First saw active service off Korea. He was involved in the start of the Cyprus insurrection and was then pressed as an observer onto the first ‘long course’ gaining experience in ASW and ELINT.

For two years he flew in 849 Naval Air Squadron on Airborne Early Warning (AEW) duties. He completed the RAF Staff Navigator’s Course, qualified on Sea Venoms in All Weather Fighting (AWF) and trialled the Buccaneer Mk1 and then served as the Senior Observer in 801, the first operational Buccaneer Mk1 Squadron. He then commanded 801 NAS, the first operational Buccaneer Mk2 squadron.

He commanded three ships, one of which was during the Indonesian Confrontation when he was mentioned in despatches. He served twice on the Naval Staff and twice in Joint training jobs, the second as the Naval Director of the Joint Maritime Operational Training Staff (JMOTS) and then, in 1982, he commanded the Falkland’s Amphibious Task Group.


Dr. Alexander Clarke

Principal Researcher

The academic portion of his defence studies started in 2005, when he joined the BA History Programme at St Mary’s University College, Twickenham. He had the great honour of writing a Julian Corbett Prize Entry in 2006, and two Dissertations in 2008 all under the guidance of late Dr Michael Partridge.

After St Mary’s he moved to Kingston University to study for his MSc in International Conflict, which he achieved with Merit after submitting a dissertation focusing on Sea Basing as a concept for future international operations.

Currently he is studying for his PhD in the War Studies at King’s College, London. He has also enjoyed developing his writing in directions other than academia and is a regular contributor to the magazine Warships International Fleet Review, writing articles such as ‘In Praise of the General-Purpose Destroyer’ (January 2010, pp.23-4) and ‘What kind of carrier does a UCAV need?’ (July 2010, pp.18-20). His current research fields are naval warfare, sea basing, conflict intervention, defence procurement and the full spectrum of Unmanned Vehicles.


Colum Hawken

Principal Administrator

Colum Hawken, originally from Plymouth, is a War Studies undergraduate at the University of Birmingham.

His chief research interests include amphibious operations, insurgencies, geopolitics and grand strategy. He is currently working on a dissertation concerning Geostrategy and the British retreat from Empire.

He began working with the Phoenix Think Tank in 2016 and has been published in the Defence Management Review.


Jonathan Noy


Educated on the South Coast, he undertook both under- and post-graduate degrees within the Department of War Studies, King's College London, focussing dually on naval history (particularly the 1880s to the conclusion of Cold War) and the Rhodesian Bush War.

Publications include an extended article in Arquebusier Volume XXXII/II, a critique of the Royal Navy's response to the Jeune École, an essay on the origins and evolution of the NID, and an operational simulation of the final years of the Rhodesian Bush War.

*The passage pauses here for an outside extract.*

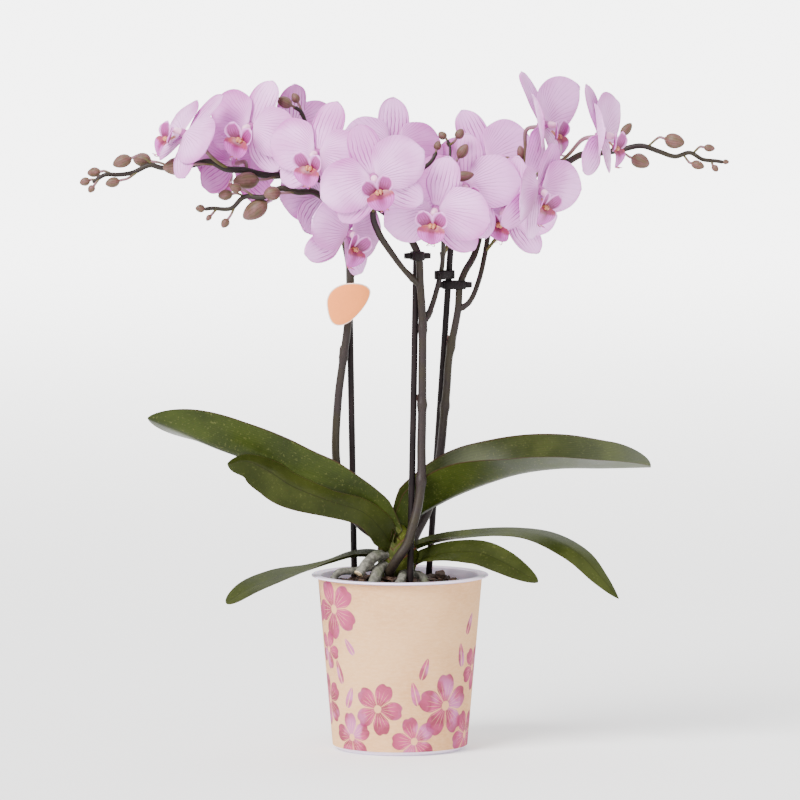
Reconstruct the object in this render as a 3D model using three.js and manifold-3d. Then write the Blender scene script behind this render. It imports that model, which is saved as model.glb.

Completing his studies at the end of 2014, he now works for the UK importer and distributor of a low-volume car marque.

Maintaining a keen interest in measured debate around the United Kingdom's force structure and foreign policy objectives, he is responsible for the development and upkeep of the Phoenix Think Tank website.

Damen Cook

Research Intern

Damen graduated from the University of Washington in June 2015 with a bachelor’s degree in history and political science, with a focus in international security.

He began working for the Hudson Institute as a political-military analysis intern one week later. Damen recently moved to Washington, D.C. to pursue a career in international security analysis and foreign policy research.

Damen is interested in military history, asymmetric and modern warfare, and international balances of power and threat. He assists the Phoenix Think Tank with the research and analysis of complex naval warfare and maritime security issues.